Chinese internal migrants have long been targets in urban governments’ “clean out” efforts. From the city to the countryside, under the accelerated pace of “development” and economic transformation, encroachment of cities on rural farm land and villages has been intensified. Scores of villagers have been displaced, bereft of the ability to return home to till the land. Landless laborers, who have lost their access to household plots in their natal villages, face an added burden: employers are reluctant to hire villagers who have lost the contracted land that supported subsistence, thus requiring employers to increase wages. Rural project contractors, particularly in the construction industry organized through localistic networks, refuse to hire dispossessed peasant workers because they have to pay up-front to maintain the basic livelihood of these workers before they are paid for work, which typically occurs at the completion of the project. Among the jobless, landless migrants are the lowest of the low.

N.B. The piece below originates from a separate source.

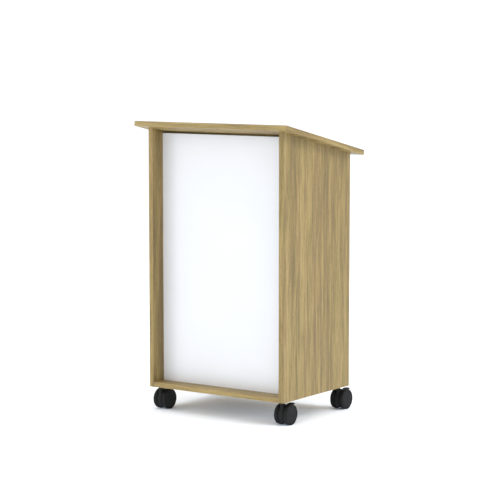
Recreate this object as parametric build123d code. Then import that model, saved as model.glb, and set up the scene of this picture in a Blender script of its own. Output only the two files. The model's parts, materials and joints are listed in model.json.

Towards cross-class alliances for system change?

Both nature and labor are at the root of capital accumulation: the faster the pace of capital accumulation, the more extensive the scale of expropriation of nature and subsumption of labor. Land dispossession and proletarization go hand in hand with the advent of capital in Beijing and far beyond. Under the auspices of the provincial and lower-level states, powerful transnational corporations have utilized more agricultural land and rural as well as urban labor to make profits. Grassroots labor struggles, while rooted in local terrains, have to simultaneously confront forces of global capital and the Chinese state at all levels.

The current period of short-lived protest in localized and dispersed sites of resistance across coastal and interior China needs to develop further along intra- and inter-class lines and across the urban-rural divide, building a more broadly based social movement. As scholars and activists, we need to foster stronger unity with the precarious working class and other social classes to fight for labor rights and social justice. A safe workplace and a decent home will not be given but fought for very hard.